_WORK TO DO_. The records below hold a stretch from the line with "Turn this picture" through the line with "LOWER_FOOT_RADIUS = 106.7"; return exactly those lines, ends included, and nothing more.

'''

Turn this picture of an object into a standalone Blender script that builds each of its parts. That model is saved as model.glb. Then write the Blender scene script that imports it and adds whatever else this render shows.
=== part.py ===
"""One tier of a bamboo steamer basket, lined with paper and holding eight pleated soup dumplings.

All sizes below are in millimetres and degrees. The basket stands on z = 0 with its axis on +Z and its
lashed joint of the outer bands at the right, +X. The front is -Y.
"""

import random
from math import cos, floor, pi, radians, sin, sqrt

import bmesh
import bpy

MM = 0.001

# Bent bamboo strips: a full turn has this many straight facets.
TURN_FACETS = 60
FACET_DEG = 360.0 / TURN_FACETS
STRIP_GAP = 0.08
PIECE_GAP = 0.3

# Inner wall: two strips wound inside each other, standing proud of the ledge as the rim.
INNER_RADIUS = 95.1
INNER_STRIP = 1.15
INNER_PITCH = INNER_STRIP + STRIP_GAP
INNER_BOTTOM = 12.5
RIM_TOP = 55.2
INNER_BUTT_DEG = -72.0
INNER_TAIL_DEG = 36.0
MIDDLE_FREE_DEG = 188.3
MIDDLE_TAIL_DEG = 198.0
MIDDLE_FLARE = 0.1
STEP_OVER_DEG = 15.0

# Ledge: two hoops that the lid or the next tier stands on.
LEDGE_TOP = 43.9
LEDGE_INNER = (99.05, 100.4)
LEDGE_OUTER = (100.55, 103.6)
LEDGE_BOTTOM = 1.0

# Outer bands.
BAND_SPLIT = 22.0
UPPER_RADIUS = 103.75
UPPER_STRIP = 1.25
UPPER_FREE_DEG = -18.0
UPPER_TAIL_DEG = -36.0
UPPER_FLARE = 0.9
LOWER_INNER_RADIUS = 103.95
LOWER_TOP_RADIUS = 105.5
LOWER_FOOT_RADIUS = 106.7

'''
'''

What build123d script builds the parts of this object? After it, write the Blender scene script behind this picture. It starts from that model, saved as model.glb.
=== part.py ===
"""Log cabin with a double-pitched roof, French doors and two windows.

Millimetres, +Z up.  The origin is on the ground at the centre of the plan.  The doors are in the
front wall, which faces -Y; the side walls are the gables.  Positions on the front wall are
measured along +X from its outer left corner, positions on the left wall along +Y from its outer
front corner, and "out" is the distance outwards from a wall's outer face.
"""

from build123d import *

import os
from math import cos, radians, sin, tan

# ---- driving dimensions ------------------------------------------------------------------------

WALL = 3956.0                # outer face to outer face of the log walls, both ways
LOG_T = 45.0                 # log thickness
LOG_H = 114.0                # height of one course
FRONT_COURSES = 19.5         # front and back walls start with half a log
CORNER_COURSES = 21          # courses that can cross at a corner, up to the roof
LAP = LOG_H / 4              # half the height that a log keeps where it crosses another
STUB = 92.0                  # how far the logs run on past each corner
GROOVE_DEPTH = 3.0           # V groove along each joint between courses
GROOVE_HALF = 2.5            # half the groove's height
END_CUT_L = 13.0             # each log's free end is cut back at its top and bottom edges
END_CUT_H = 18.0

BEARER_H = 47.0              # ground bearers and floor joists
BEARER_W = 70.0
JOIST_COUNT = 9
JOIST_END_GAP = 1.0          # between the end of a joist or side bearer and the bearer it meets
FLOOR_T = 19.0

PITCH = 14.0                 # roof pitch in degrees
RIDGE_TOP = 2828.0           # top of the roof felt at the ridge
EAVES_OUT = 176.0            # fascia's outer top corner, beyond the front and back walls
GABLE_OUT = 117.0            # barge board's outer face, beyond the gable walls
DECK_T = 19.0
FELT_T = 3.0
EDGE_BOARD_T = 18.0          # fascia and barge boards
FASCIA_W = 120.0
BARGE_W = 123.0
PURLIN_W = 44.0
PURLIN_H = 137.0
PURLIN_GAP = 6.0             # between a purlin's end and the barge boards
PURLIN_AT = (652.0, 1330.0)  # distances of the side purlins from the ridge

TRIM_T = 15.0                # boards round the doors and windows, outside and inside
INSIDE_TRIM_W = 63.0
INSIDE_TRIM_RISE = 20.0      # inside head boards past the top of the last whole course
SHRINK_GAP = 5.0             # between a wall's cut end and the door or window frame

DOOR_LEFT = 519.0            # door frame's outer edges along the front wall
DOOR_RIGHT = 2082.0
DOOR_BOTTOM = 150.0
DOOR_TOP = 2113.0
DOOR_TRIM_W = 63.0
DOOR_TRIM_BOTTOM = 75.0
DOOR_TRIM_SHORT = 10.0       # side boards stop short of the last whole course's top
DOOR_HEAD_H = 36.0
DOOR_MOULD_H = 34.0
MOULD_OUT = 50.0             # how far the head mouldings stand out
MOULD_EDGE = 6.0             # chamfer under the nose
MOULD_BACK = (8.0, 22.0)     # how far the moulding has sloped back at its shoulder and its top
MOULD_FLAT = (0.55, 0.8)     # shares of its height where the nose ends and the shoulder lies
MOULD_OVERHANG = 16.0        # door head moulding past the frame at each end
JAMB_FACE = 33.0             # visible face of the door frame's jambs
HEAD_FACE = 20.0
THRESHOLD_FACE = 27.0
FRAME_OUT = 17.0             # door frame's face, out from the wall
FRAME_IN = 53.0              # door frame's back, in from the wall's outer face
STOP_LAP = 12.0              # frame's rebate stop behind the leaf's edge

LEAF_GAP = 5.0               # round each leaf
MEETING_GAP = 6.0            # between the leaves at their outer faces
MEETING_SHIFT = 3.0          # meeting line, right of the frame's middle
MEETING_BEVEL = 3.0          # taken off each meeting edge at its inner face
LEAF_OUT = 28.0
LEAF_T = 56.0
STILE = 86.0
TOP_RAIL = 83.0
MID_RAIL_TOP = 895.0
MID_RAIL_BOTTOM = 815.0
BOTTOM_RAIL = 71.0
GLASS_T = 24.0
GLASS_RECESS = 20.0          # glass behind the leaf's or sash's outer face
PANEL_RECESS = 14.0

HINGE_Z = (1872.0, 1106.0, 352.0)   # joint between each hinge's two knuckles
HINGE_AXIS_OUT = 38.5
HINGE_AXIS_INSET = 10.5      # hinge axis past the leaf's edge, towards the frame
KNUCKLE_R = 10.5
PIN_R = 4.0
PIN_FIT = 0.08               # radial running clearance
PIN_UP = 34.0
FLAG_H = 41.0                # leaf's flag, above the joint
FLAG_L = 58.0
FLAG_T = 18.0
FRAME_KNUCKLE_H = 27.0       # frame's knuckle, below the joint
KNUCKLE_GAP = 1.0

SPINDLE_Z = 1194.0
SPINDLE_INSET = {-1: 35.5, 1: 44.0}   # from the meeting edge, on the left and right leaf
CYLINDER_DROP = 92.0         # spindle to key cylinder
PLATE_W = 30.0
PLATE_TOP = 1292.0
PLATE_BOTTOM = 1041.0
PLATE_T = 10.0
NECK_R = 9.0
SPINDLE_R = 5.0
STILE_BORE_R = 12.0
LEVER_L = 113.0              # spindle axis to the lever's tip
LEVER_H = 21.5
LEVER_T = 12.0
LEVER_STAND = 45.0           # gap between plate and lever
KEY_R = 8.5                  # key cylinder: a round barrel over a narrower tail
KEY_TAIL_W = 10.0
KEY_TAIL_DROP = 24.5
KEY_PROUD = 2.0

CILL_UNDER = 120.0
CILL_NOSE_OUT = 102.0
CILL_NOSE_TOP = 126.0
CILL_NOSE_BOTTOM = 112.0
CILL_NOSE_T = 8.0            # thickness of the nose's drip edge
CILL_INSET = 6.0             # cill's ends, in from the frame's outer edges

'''

_OUTPUT FOR THIS TASK_.
Turn this picture of an object into a standalone Blender script that builds each of its parts. That model is saved as model.glb. Then write the Blender scene script that imports it and adds whatever else this render shows.
=== part.py ===
"""One tier of a bamboo steamer basket, lined with paper and holding eight pleated soup dumplings.

All sizes below are in millimetres and degrees. The basket stands on z = 0 with its axis on +Z and its
lashed joint of the outer bands at the right, +X. The front is -Y.
"""

import random
from math import cos, floor, pi, radians, sin, sqrt

import bmesh
import bpy

MM = 0.001

# Bent bamboo strips: a full turn has this many straight facets.
TURN_FACETS = 60
FACET_DEG = 360.0 / TURN_FACETS
STRIP_GAP = 0.08
PIECE_GAP = 0.3

# Inner wall: two strips wound inside each other, standing proud of the ledge as the rim.
INNER_RADIUS = 95.1
INNER_STRIP = 1.15
INNER_PITCH = INNER_STRIP + STRIP_GAP
INNER_BOTTOM = 12.5
RIM_TOP = 55.2
INNER_BUTT_DEG = -72.0
INNER_TAIL_DEG = 36.0
MIDDLE_FREE_DEG = 188.3
MIDDLE_TAIL_DEG = 198.0
MIDDLE_FLARE = 0.1
STEP_OVER_DEG = 15.0

# Ledge: two hoops that the lid or the next tier stands on.
LEDGE_TOP = 43.9
LEDGE_INNER = (99.05, 100.4)
LEDGE_OUTER = (100.55, 103.6)
LEDGE_BOTTOM = 1.0

# Outer bands.
BAND_SPLIT = 22.0
UPPER_RADIUS = 103.75
UPPER_STRIP = 1.25
UPPER_FREE_DEG = -18.0
UPPER_TAIL_DEG = -36.0
UPPER_FLARE = 0.9
LOWER_INNER_RADIUS = 103.95
LOWER_TOP_RADIUS = 105.5
LOWER_FOOT_RADIUS = 106.7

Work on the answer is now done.